Supplied information
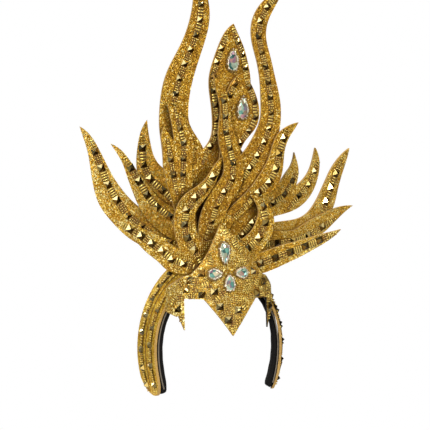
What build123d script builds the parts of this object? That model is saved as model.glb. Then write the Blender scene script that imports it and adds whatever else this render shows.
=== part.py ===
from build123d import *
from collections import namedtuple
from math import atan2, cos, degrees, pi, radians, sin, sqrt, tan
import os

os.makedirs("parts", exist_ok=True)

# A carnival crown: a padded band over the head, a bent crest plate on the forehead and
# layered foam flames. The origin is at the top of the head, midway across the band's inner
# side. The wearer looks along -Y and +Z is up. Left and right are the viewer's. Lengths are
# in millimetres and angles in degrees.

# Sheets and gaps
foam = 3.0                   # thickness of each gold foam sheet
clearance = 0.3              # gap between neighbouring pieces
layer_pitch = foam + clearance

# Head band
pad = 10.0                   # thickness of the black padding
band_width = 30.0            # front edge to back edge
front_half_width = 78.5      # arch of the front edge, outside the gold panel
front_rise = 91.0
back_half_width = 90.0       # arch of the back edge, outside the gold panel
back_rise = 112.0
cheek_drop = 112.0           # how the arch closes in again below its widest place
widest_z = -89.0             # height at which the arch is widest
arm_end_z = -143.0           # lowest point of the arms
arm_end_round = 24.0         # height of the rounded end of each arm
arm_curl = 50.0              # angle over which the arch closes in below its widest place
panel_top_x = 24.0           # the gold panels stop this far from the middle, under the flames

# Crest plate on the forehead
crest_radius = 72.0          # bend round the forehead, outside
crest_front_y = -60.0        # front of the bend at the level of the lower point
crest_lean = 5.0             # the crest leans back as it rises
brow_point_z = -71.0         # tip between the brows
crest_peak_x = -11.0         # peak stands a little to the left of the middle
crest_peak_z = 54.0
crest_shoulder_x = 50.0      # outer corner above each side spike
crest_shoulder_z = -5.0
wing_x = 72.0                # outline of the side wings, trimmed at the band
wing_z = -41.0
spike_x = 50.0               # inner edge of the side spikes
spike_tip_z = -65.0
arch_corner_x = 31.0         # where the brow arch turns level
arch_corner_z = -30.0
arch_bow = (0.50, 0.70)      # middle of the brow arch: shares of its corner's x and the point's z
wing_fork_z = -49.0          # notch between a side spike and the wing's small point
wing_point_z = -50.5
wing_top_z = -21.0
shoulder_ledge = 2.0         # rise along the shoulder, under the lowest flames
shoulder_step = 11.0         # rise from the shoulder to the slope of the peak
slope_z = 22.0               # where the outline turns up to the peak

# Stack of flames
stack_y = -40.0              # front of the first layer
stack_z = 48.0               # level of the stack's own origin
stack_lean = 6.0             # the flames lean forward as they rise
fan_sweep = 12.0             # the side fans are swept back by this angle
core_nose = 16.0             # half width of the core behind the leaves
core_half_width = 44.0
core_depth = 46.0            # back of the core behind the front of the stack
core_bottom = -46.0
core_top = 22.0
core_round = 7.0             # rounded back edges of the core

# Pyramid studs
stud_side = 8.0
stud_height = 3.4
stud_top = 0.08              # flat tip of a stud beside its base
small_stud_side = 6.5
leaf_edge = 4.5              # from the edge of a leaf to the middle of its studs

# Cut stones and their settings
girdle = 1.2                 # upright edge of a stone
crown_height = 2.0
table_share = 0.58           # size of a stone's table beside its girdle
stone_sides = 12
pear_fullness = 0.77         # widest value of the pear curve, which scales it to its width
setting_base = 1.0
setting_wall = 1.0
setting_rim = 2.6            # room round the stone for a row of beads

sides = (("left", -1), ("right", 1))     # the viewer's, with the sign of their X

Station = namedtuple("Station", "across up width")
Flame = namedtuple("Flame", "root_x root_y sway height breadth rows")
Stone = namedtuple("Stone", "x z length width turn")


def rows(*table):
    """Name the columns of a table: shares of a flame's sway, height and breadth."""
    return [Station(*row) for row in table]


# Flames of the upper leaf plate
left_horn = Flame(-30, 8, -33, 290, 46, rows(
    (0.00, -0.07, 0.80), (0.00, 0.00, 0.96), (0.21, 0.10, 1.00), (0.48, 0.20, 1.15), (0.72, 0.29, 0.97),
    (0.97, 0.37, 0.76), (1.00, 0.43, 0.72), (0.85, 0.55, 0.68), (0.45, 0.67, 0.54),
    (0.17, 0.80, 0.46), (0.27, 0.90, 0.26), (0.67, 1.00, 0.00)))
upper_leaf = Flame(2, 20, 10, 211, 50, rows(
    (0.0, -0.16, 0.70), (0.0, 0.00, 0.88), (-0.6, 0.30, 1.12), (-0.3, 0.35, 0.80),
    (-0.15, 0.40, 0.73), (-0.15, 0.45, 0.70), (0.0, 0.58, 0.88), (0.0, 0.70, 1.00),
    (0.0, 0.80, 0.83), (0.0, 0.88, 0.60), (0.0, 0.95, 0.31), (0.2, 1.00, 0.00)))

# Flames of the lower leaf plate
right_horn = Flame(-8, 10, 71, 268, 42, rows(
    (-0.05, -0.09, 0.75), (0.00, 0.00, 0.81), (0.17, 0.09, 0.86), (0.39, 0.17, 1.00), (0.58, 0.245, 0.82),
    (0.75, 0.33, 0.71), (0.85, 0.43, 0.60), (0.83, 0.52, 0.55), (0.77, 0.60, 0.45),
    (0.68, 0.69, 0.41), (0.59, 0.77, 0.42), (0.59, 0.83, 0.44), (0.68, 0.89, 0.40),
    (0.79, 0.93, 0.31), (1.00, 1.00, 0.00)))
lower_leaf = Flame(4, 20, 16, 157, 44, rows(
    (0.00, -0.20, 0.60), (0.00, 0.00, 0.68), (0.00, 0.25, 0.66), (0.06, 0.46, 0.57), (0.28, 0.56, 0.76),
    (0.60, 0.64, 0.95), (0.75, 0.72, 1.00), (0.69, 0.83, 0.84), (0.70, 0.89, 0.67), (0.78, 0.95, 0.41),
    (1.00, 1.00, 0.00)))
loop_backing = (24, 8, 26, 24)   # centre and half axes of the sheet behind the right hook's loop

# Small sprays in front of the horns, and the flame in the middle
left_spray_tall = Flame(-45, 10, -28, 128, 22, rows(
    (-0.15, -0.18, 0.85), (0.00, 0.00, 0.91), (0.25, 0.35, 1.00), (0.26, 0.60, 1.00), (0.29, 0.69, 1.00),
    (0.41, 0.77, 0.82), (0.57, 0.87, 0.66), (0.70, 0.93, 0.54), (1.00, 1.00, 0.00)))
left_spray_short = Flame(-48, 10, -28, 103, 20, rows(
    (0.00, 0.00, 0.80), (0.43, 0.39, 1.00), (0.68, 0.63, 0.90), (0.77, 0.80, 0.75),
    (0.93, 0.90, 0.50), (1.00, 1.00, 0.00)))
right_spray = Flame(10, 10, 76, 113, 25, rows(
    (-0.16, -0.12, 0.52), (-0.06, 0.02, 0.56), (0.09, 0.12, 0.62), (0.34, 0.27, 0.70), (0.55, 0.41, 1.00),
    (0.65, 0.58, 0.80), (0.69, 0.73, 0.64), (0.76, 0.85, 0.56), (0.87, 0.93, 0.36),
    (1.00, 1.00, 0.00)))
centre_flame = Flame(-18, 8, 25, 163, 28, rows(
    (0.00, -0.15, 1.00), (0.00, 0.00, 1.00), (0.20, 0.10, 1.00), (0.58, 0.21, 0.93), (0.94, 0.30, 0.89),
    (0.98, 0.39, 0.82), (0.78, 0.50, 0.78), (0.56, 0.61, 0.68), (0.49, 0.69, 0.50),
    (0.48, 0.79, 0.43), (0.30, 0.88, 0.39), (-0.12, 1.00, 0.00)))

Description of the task
Copy out all of the lines above exactly.

Full solution
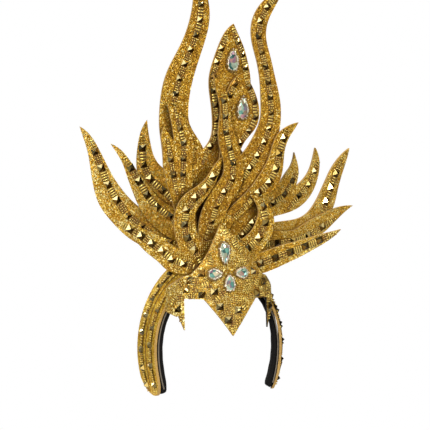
What build123d script builds the parts of this object? That model is saved as model.glb. Then write the Blender scene script that imports it and adds whatever else this render shows.
=== part.py ===
from build123d import *
from collections import namedtuple
from math import atan2, cos, degrees, pi, radians, sin, sqrt, tan
import os

os.makedirs("parts", exist_ok=True)

# A carnival crown: a padded band over the head, a bent crest plate on the forehead and
# layered foam flames. The origin is at the top of the head, midway across the band's inner
# side. The wearer looks along -Y and +Z is up. Left and right are the viewer's. Lengths are
# in millimetres and angles in degrees.

# Sheets and gaps
foam = 3.0                   # thickness of each gold foam sheet
clearance = 0.3              # gap between neighbouring pieces
layer_pitch = foam + clearance

# Head band
pad = 10.0                   # thickness of the black padding
band_width = 30.0            # front edge to back edge
front_half_width = 78.5      # arch of the front edge, outside the gold panel
front_rise = 91.0
back_half_width = 90.0       # arch of the back edge, outside the gold panel
back_rise = 112.0
cheek_drop = 112.0           # how the arch closes in again below its widest place
widest_z = -89.0             # height at which the arch is widest
arm_end_z = -143.0           # lowest point of the arms
arm_end_round = 24.0         # height of the rounded end of each arm
arm_curl = 50.0              # angle over which the arch closes in below its widest place
panel_top_x = 24.0           # the gold panels stop this far from the middle, under the flames

# Crest plate on the forehead
crest_radius = 72.0          # bend round the forehead, outside
crest_front_y = -60.0        # front of the bend at the level of the lower point
crest_lean = 5.0             # the crest leans back as it rises
brow_point_z = -71.0         # tip between the brows
crest_peak_x = -11.0         # peak stands a little to the left of the middle
crest_peak_z = 54.0
crest_shoulder_x = 50.0      # outer corner above each side spike
crest_shoulder_z = -5.0
wing_x = 72.0                # outline of the side wings, trimmed at the band
wing_z = -41.0
spike_x = 50.0               # inner edge of the side spikes
spike_tip_z = -65.0
arch_corner_x = 31.0         # where the brow arch turns level
arch_corner_z = -30.0
arch_bow = (0.50, 0.70)      # middle of the brow arch: shares of its corner's x and the point's z
wing_fork_z = -49.0          # notch between a side spike and the wing's small point
wing_point_z = -50.5
wing_top_z = -21.0
shoulder_ledge = 2.0         # rise along the shoulder, under the lowest flames
shoulder_step = 11.0         # rise from the shoulder to the slope of the peak
slope_z = 22.0               # where the outline turns up to the peak

# Stack of flames
stack_y = -40.0              # front of the first layer
stack_z = 48.0               # level of the stack's own origin
stack_lean = 6.0             # the flames lean forward as they rise
fan_sweep = 12.0             # the side fans are swept back by this angle
core_nose = 16.0             # half width of the core behind the leaves
core_half_width = 44.0
core_depth = 46.0            # back of the core behind the front of the stack
core_bottom = -46.0
core_top = 22.0
core_round = 7.0             # rounded back edges of the core

# Pyramid studs
stud_side = 8.0
stud_height = 3.4
stud_top = 0.08              # flat tip of a stud beside its base
small_stud_side = 6.5
leaf_edge = 4.5              # from the edge of a leaf to the middle of its studs

# Cut stones and their settings
girdle = 1.2                 # upright edge of a stone
crown_height = 2.0
table_share = 0.58           # size of a stone's table beside its girdle
stone_sides = 12
pear_fullness = 0.77         # widest value of the pear curve, which scales it to its width
setting_base = 1.0
setting_wall = 1.0
setting_rim = 2.6            # room round the stone for a row of beads

sides = (("left", -1), ("right", 1))     # the viewer's, with the sign of their X

Station = namedtuple("Station", "across up width")
Flame = namedtuple("Flame", "root_x root_y sway height breadth rows")
Stone = namedtuple("Stone", "x z length width turn")


def rows(*table):
    """Name the columns of a table: shares of a flame's sway, height and breadth."""
    return [Station(*row) for row in table]


# Flames of the upper leaf plate
left_horn = Flame(-30, 8, -33, 290, 46, rows(
    (0.00, -0.07, 0.80), (0.00, 0.00, 0.96), (0.21, 0.10, 1.00), (0.48, 0.20, 1.15), (0.72, 0.29, 0.97),
    (0.97, 0.37, 0.76), (1.00, 0.43, 0.72), (0.85, 0.55, 0.68), (0.45, 0.67, 0.54),
    (0.17, 0.80, 0.46), (0.27, 0.90, 0.26), (0.67, 1.00, 0.00)))
upper_leaf = Flame(2, 20, 10, 211, 50, rows(
    (0.0, -0.16, 0.70), (0.0, 0.00, 0.88), (-0.6, 0.30, 1.12), (-0.3, 0.35, 0.80),
    (-0.15, 0.40, 0.73), (-0.15, 0.45, 0.70), (0.0, 0.58, 0.88), (0.0, 0.70, 1.00),
    (0.0, 0.80, 0.83), (0.0, 0.88, 0.60), (0.0, 0.95, 0.31), (0.2, 1.00, 0.00)))

# Flames of the lower leaf plate
right_horn = Flame(-8, 10, 71, 268, 42, rows(
    (-0.05, -0.09, 0.75), (0.00, 0.00, 0.81), (0.17, 0.09, 0.86), (0.39, 0.17, 1.00), (0.58, 0.245, 0.82),
    (0.75, 0.33, 0.71), (0.85, 0.43, 0.60), (0.83, 0.52, 0.55), (0.77, 0.60, 0.45),
    (0.68, 0.69, 0.41), (0.59, 0.77, 0.42), (0.59, 0.83, 0.44), (0.68, 0.89, 0.40),
    (0.79, 0.93, 0.31), (1.00, 1.00, 0.00)))
lower_leaf = Flame(4, 20, 16, 157, 44, rows(
    (0.00, -0.20, 0.60), (0.00, 0.00, 0.68), (0.00, 0.25, 0.66), (0.06, 0.46, 0.57), (0.28, 0.56, 0.76),
    (0.60, 0.64, 0.95), (0.75, 0.72, 1.00), (0.69, 0.83, 0.84), (0.70, 0.89, 0.67), (0.78, 0.95, 0.41),
    (1.00, 1.00, 0.00)))
loop_backing = (24, 8, 26, 24)   # centre and half axes of the sheet behind the right hook's loop

# Small sprays in front of the horns, and the flame in the middle
left_spray_tall = Flame(-45, 10, -28, 128, 22, rows(
    (-0.15, -0.18, 0.85), (0.00, 0.00, 0.91), (0.25, 0.35, 1.00), (0.26, 0.60, 1.00), (0.29, 0.69, 1.00),
    (0.41, 0.77, 0.82), (0.57, 0.87, 0.66), (0.70, 0.93, 0.54), (1.00, 1.00, 0.00)))
left_spray_short = Flame(-48, 10, -28, 103, 20, rows(
    (0.00, 0.00, 0.80), (0.43, 0.39, 1.00), (0.68, 0.63, 0.90), (0.77, 0.80, 0.75),
    (0.93, 0.90, 0.50), (1.00, 1.00, 0.00)))
right_spray = Flame(10, 10, 76, 113, 25, rows(
    (-0.16, -0.12, 0.52), (-0.06, 0.02, 0.56), (0.09, 0.12, 0.62), (0.34, 0.27, 0.70), (0.55, 0.41, 1.00),
    (0.65, 0.58, 0.80), (0.69, 0.73, 0.64), (0.76, 0.85, 0.56), (0.87, 0.93, 0.36),
    (1.00, 1.00, 0.00)))
centre_flame = Flame(-18, 8, 25, 163, 28, rows(
    (0.00, -0.15, 1.00), (0.00, 0.00, 1.00), (0.20, 0.10, 1.00), (0.58, 0.21, 0.93), (0.94, 0.30, 0.89),
    (0.98, 0.39, 0.82), (0.78, 0.50, 0.78), (0.56, 0.61, 0.68), (0.49, 0.69, 0.50),
    (0.48, 0.79, 0.43), (0.30, 0.88, 0.39), (-0.12, 1.00, 0.00)))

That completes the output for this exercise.